On the other hand, TSTRANSCO noted that the feasibility report of the DISCOM was essential for processing the open access application, and it can process it only after the receipt of the technical feasibility report.

Commission’s Analysis

The Commission noted that both the DISCOM and the nodal agency didn’t let the petitioner undertake the third-party sale of energy generated from its project.

The state regulator observed that their actions in denying open access were uncalled for.

The Commission further pointed out that the energy fed into the grid from the date of synchronization until open access approval is to be treated as banked energy. The regulatory body stated that the DISCOM and the nodal agency have not allowed open access for two years and are liable to pay the charges for the energy drawn by it.

In its analysis, the Commission said that the petitioner applied for open access on July 18, 2018, whereas the respondents had stated that the applicant had applied on August 06, 2018. TSTRANSCO took one month to forward the application to the DISCOM for ascertaining the feasibility of providing open access to the petitioner. The order added that the nodal agency should have intimated about the feasibility of open access facility within 30 days from the date of the application.

Keeping all the facts in mind, the Commission directed both the respondents to immediately provide Ener Sol Infra with long-term intra-state open access. It also asked them to make the necessary payment to the petitioner.

Provisions around open access and banked energy are not consistent across states, leading to a slew of petitions to the state commissions revolving around these issues.

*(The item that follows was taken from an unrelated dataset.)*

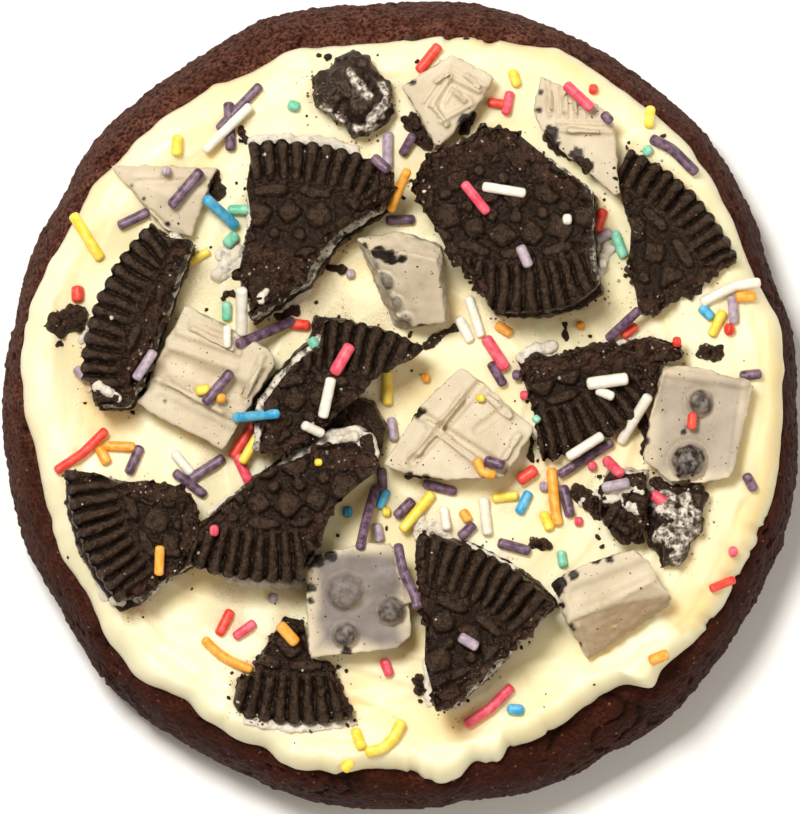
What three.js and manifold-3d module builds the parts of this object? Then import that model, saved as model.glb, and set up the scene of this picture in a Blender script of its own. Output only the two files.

For instance, recently, the Tamil Nadu Electricity Regulatory Commission asked the Tamil Nadu Generation and Distribution Company to pay for the unutilized banked energy to Arulmozhi Spinning Mills Private Limited. The Commission noted that the payment for unutilized energy and cross-subsidy surcharge collection were two different issues and cannot be linked together. The Commission stated that it was not fair on the part of TANGEDCO to withhold payment for unutilized banked energy on the grounds of non-payment of cross-subsidy surcharge.

 

Mercom’s Renewable Energy Regulatory Updates cites a similar order passed recently in which the Joint Electricity Regulatory Commission for Goa and union territories ruled in favor of a solar company seeking connectivity and exemptions under the open access regulations.